Alcoa Corporation tendered what it describes as its final offer to striking employees at Aluminerie de Bécancour Inc. (ABI) smelter in Québec, Canada on Wednesday in hopes of bringing an 18-month dispute with hourly employees at the plant to an end.
The company did not delve into specifics of the offer it tendered to United Steelworkers, who represents the hourly labor at the plant. However, Alcoa indicated that the offer would remain on the table through next Friday, at which point the process of bringing the plant back online or curtailing production completely would begin.
ABI’s labor situation has been tenuous since the prior agreement expired during the summer of 2017. Despite ongoing talks prior to the agreement’s end, no new agreement was reached by the conclusion of the 90-day grace period tacked on to the expiration of the contract. Capacity at the plant was cut eleven days into the new year after the subsequent offer from Alcoa did not pass muster with plant employees.

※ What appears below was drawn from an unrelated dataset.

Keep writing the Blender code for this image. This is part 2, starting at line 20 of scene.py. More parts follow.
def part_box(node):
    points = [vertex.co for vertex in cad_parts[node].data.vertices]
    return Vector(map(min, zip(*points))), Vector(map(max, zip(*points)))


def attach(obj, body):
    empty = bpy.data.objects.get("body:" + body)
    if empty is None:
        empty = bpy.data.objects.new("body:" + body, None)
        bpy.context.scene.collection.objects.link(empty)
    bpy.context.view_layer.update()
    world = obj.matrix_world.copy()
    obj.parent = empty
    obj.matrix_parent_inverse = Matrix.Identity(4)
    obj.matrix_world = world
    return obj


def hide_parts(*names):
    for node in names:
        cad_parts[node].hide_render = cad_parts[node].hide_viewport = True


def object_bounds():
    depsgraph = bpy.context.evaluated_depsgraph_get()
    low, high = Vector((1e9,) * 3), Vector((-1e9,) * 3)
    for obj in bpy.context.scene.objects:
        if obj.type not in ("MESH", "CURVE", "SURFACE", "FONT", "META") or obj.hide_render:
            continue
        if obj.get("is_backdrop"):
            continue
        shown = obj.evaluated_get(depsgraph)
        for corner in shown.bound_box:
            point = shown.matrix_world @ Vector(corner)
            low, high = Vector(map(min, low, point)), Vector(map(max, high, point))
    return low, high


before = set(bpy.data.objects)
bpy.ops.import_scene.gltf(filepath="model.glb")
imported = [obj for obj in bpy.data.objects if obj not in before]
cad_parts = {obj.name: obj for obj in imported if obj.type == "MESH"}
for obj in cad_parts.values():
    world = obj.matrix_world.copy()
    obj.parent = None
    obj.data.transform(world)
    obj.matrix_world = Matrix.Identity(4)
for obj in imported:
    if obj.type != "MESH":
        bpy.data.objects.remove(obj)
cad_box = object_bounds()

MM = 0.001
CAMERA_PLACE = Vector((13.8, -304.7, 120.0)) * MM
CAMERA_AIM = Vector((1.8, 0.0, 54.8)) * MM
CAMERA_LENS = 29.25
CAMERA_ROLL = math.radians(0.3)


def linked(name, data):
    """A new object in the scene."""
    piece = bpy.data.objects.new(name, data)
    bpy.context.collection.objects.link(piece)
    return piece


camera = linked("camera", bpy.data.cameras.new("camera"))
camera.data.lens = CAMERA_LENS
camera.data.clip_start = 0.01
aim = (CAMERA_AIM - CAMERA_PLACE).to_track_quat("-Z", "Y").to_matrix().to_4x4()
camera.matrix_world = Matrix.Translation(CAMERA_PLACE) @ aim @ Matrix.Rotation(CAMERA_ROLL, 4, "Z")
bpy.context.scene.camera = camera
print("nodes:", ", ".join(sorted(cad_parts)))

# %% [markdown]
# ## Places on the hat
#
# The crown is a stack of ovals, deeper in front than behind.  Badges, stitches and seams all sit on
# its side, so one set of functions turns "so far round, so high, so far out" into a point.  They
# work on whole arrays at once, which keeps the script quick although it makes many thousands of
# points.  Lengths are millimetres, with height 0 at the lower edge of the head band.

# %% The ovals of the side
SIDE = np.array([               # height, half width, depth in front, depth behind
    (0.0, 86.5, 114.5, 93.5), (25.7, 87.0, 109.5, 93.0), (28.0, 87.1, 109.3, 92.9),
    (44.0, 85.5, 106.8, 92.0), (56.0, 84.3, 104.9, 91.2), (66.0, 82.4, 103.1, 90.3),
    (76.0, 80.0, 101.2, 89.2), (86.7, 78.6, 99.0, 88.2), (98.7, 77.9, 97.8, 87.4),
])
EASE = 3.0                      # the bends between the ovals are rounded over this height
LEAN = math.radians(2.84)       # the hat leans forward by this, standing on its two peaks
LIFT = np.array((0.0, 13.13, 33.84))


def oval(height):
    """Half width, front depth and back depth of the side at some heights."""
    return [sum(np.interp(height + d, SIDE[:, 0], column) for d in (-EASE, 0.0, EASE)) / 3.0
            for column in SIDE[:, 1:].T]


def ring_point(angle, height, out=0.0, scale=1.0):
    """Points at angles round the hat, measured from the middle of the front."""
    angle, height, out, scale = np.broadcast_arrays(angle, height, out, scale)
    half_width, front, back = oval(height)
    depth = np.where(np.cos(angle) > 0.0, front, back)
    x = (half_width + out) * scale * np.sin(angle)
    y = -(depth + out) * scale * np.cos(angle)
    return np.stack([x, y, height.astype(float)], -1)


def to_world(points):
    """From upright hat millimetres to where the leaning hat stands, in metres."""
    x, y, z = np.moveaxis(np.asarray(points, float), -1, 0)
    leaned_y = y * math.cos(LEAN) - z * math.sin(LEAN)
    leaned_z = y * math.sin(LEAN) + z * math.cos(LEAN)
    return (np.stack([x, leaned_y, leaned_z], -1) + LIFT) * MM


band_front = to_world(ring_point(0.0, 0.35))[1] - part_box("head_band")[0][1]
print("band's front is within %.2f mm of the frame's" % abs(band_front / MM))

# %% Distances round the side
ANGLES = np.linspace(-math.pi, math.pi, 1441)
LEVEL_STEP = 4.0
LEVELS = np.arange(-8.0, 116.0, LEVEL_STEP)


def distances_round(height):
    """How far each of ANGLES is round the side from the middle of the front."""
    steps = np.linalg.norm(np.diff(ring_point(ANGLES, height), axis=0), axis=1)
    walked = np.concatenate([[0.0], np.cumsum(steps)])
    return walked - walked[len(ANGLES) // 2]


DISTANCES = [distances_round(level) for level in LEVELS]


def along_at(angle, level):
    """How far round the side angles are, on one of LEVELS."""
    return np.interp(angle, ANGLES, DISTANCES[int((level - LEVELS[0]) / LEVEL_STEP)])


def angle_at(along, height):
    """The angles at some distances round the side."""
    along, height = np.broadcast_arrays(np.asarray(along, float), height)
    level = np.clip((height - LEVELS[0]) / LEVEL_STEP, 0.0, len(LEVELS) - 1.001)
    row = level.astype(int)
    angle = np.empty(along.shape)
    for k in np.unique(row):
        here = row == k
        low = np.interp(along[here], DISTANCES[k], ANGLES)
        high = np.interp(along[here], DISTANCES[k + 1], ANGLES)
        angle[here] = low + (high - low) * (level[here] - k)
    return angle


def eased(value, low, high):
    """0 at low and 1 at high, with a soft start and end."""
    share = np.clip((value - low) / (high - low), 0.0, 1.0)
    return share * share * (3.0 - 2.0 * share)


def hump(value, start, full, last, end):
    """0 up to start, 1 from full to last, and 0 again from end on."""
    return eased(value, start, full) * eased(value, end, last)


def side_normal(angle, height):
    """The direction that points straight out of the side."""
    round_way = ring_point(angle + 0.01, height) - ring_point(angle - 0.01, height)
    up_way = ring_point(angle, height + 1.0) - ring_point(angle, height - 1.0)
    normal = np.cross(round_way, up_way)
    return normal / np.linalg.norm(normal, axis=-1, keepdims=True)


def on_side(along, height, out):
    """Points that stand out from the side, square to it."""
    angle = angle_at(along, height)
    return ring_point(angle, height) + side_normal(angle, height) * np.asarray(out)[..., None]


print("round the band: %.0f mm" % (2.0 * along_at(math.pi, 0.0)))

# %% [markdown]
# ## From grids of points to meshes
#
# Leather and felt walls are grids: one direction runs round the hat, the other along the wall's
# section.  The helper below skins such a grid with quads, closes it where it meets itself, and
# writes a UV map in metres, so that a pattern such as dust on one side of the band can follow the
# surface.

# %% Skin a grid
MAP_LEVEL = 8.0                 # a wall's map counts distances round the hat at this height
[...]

The smelter, which is a joint venture between Alcoa (who owns 74.95 percent) and Rio Tinto Group (owners of the remaining 25.05 percent), boasts a nameplate smelting capacity of 413 thousand metric tons per year across its three potlines. However, two of the lines have been idle since early 2018 due to the strike, while the third line continued in operation while being staffed by salaried employees. The third line’s capacity was halved near the end of last year. Should the current offer fail to gain traction, Alcoa promises to close that remaining capacity, while an agreement to Alcoa’s offer would result in a restart of operations scheduled for July 26.
With 720 pots across three potlines, ABI’s smelter is the second-biggest production site for primary aluminium in North America.